- Task objective: Each line that follows should be printed again exactly as it stands.

──────── Record set

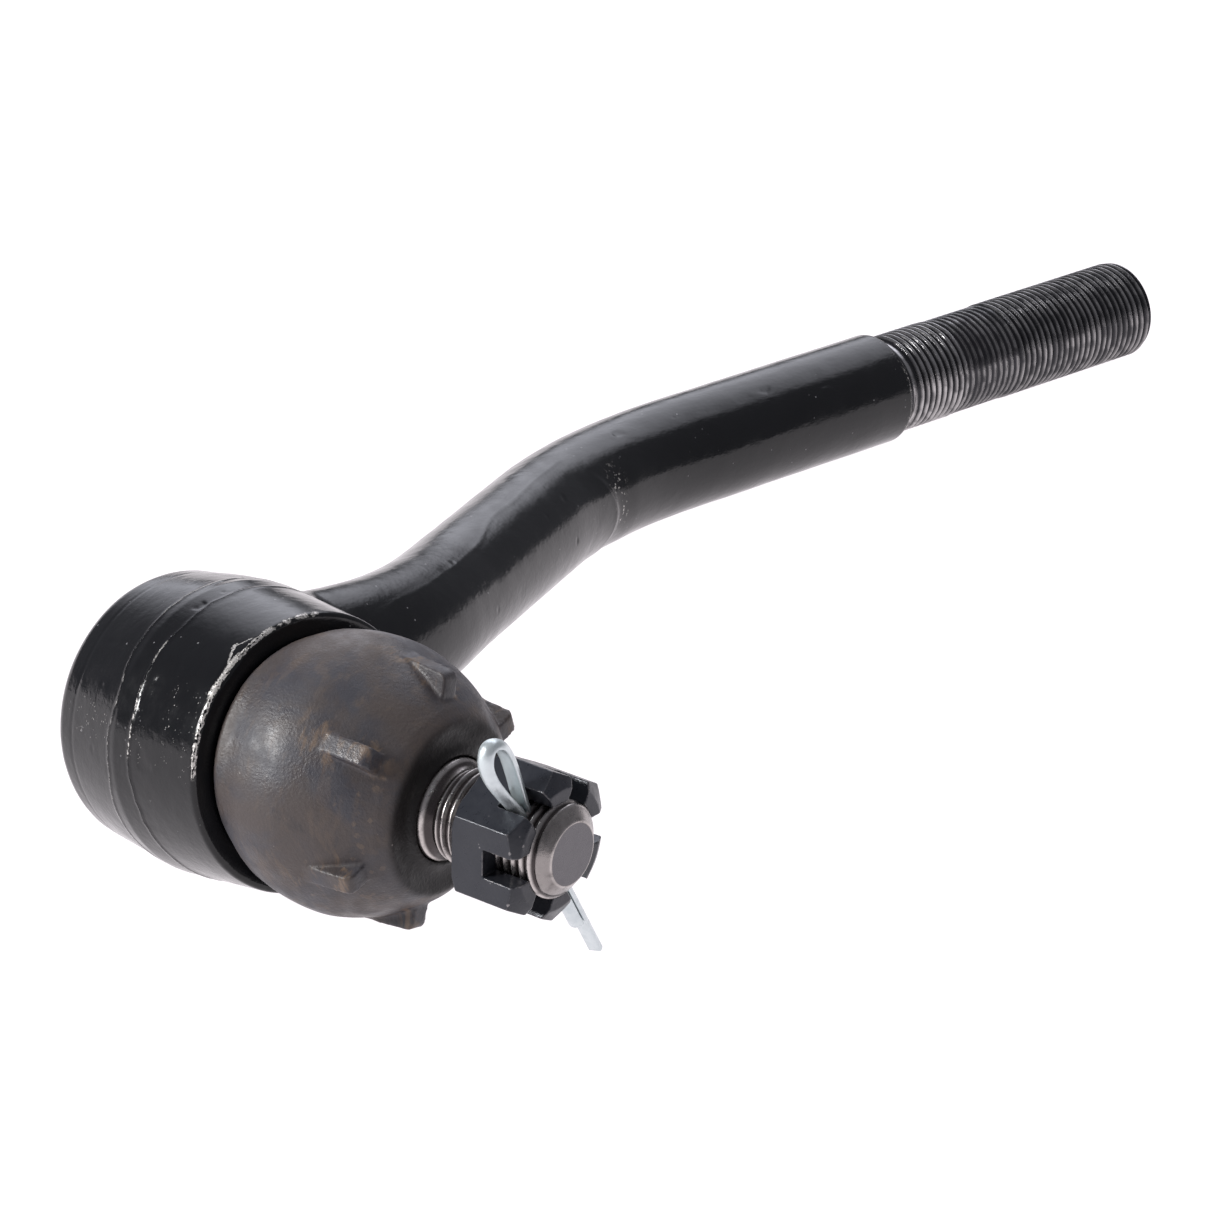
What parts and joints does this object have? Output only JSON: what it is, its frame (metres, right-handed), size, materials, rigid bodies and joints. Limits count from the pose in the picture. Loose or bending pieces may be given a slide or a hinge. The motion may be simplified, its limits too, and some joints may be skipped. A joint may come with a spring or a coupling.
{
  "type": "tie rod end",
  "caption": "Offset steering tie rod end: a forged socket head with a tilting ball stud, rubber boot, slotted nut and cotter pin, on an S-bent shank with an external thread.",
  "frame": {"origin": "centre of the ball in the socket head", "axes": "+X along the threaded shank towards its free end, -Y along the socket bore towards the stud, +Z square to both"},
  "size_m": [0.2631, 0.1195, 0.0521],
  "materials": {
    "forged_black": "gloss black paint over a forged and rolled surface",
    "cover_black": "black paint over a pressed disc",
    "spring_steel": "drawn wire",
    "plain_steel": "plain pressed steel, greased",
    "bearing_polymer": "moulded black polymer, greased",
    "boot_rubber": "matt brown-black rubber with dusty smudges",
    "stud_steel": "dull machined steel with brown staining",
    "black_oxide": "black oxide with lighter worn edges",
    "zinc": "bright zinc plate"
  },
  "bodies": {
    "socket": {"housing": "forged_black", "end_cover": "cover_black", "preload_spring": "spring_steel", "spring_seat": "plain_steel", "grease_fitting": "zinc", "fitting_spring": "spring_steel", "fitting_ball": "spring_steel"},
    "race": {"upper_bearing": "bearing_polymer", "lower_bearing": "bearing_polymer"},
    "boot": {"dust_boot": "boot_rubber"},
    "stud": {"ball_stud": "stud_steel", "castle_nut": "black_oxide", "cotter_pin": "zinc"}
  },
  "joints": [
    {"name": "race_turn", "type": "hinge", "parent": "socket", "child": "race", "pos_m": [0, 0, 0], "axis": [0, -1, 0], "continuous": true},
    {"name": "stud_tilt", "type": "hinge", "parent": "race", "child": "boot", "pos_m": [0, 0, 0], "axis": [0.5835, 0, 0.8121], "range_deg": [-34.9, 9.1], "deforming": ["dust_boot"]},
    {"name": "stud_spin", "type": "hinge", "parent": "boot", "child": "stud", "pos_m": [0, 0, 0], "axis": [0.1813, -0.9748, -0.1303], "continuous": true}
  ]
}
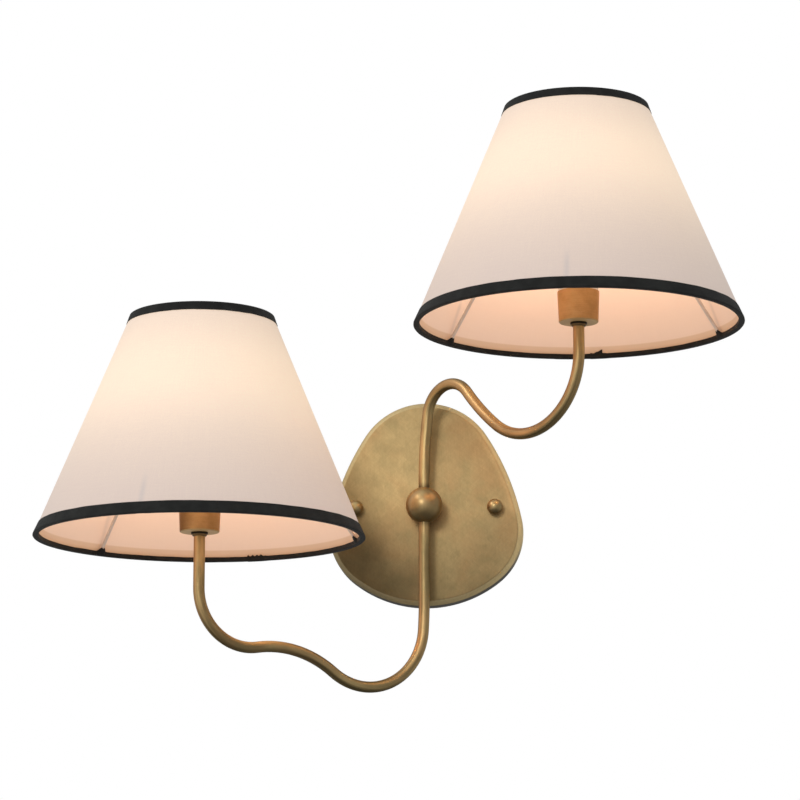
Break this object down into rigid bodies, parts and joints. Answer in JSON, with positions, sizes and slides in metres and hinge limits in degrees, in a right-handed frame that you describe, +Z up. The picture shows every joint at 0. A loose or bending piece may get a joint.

────────────────

- Written response:
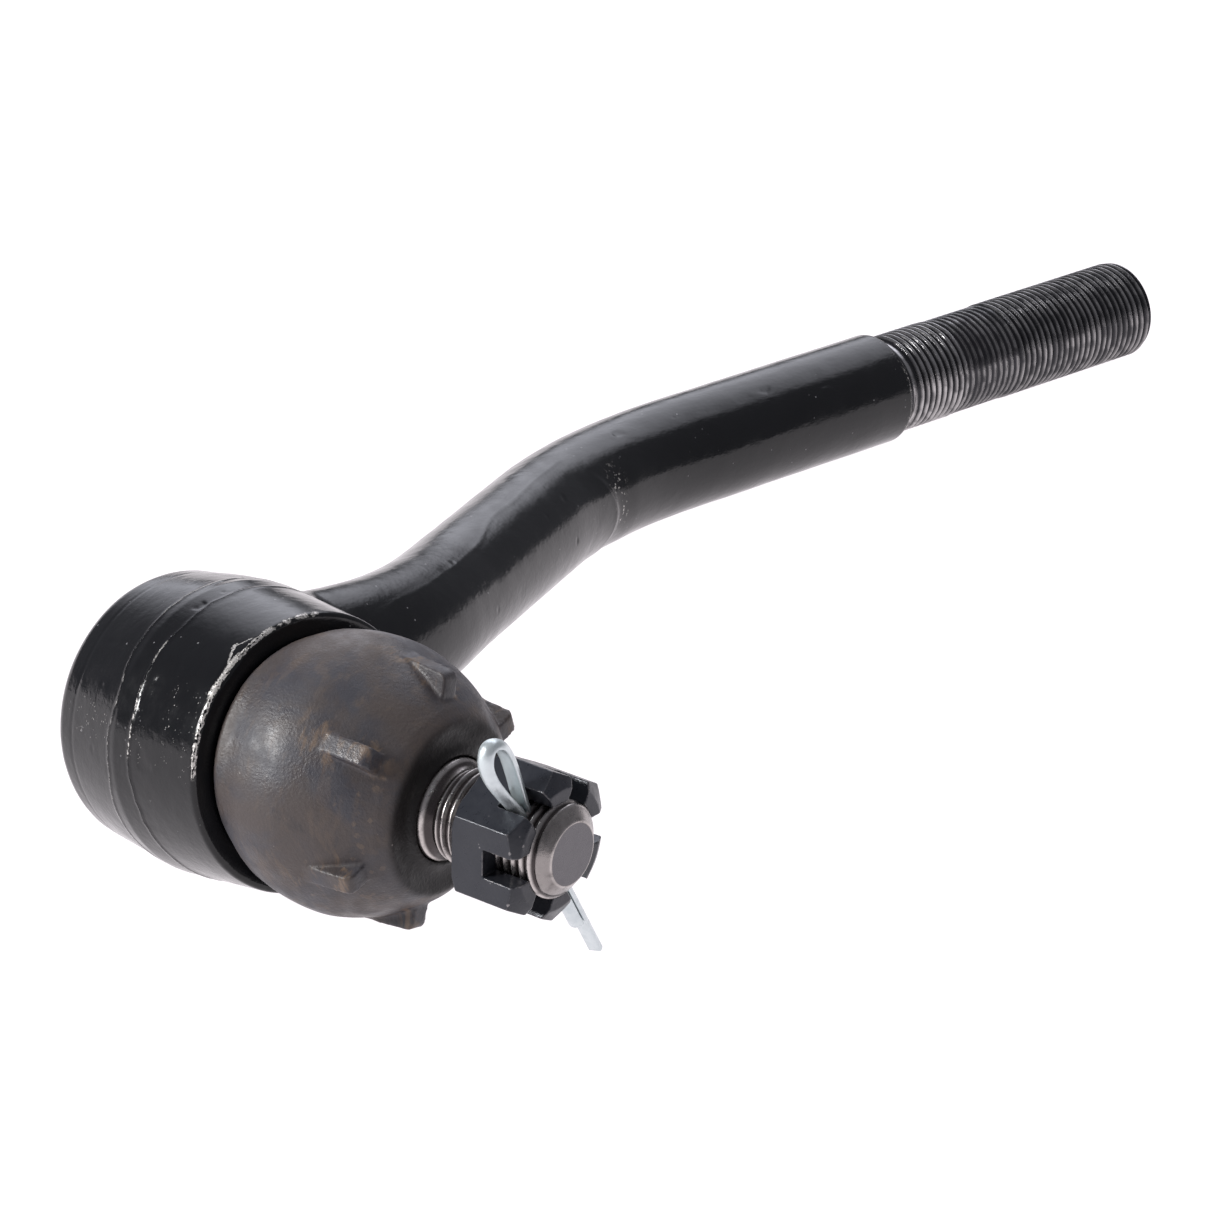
What parts and joints does this object have? Output only JSON: what it is, its frame (metres, right-handed), size, materials, rigid bodies and joints. Limits count from the pose in the picture. Loose or bending pieces may be given a slide or a hinge. The motion may be simplified, its limits too, and some joints may be skipped. A joint may come with a spring or a coupling.
{
  "type": "tie rod end",
  "caption": "Offset steering tie rod end: a forged socket head with a tilting ball stud, rubber boot, slotted nut and cotter pin, on an S-bent shank with an external thread.",
  "frame": {"origin": "centre of the ball in the socket head", "axes": "+X along the threaded shank towards its free end, -Y along the socket bore towards the stud, +Z square to both"},
  "size_m": [0.2631, 0.1195, 0.0521],
  "materials": {
    "forged_black": "gloss black paint over a forged and rolled surface",
    "cover_black": "black paint over a pressed disc",
    "spring_steel": "drawn wire",
    "plain_steel": "plain pressed steel, greased",
    "bearing_polymer": "moulded black polymer, greased",
    "boot_rubber": "matt brown-black rubber with dusty smudges",
    "stud_steel": "dull machined steel with brown staining",
    "black_oxide": "black oxide with lighter worn edges",
    "zinc": "bright zinc plate"
  },
  "bodies": {
    "socket": {"housing": "forged_black", "end_cover": "cover_black", "preload_spring": "spring_steel", "spring_seat": "plain_steel", "grease_fitting": "zinc", "fitting_spring": "spring_steel", "fitting_ball": "spring_steel"},
    "race": {"upper_bearing": "bearing_polymer", "lower_bearing": "bearing_polymer"},
    "boot": {"dust_boot": "boot_rubber"},
    "stud": {"ball_stud": "stud_steel", "castle_nut": "black_oxide", "cotter_pin": "zinc"}
  },
  "joints": [
    {"name": "race_turn", "type": "hinge", "parent": "socket", "child": "race", "pos_m": [0, 0, 0], "axis": [0, -1, 0], "continuous": true},
    {"name": "stud_tilt", "type": "hinge", "parent": "race", "child": "boot", "pos_m": [0, 0, 0], "axis": [0.5835, 0, 0.8121], "range_deg": [-34.9, 9.1], "deforming": ["dust_boot"]},
    {"name": "stud_spin", "type": "hinge", "parent": "boot", "child": "stud", "pos_m": [0, 0, 0], "axis": [0.1813, -0.9748, -0.1303], "continuous": true}
  ]
}
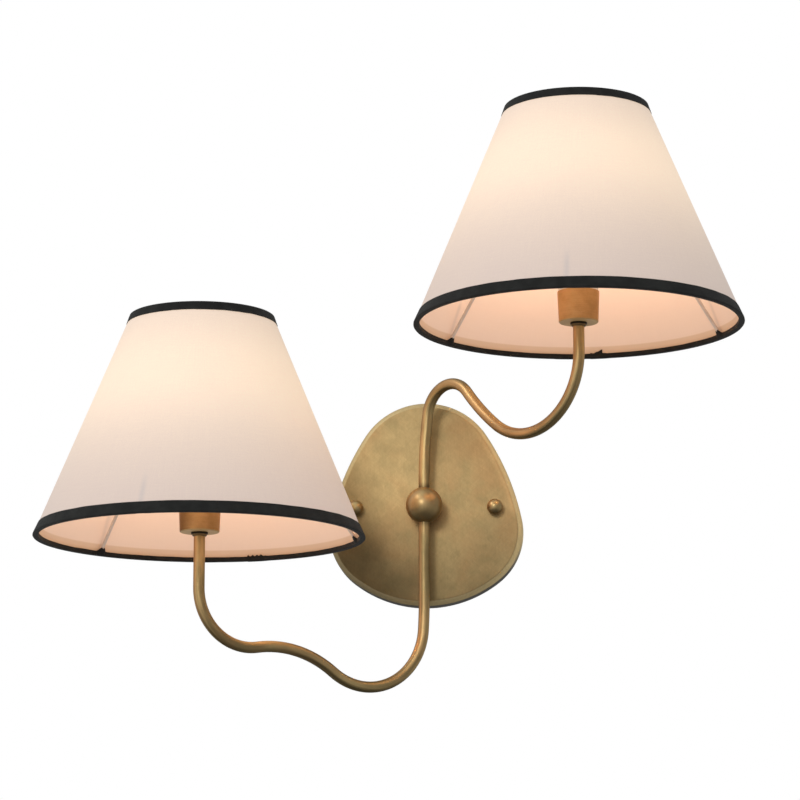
Break this object down into rigid bodies, parts and joints. Answer in JSON, with positions, sizes and slides in metres and hinge limits in degrees, in a right-handed frame that you describe, +Z up. The picture shows every joint at 0. A loose or bending piece may get a joint.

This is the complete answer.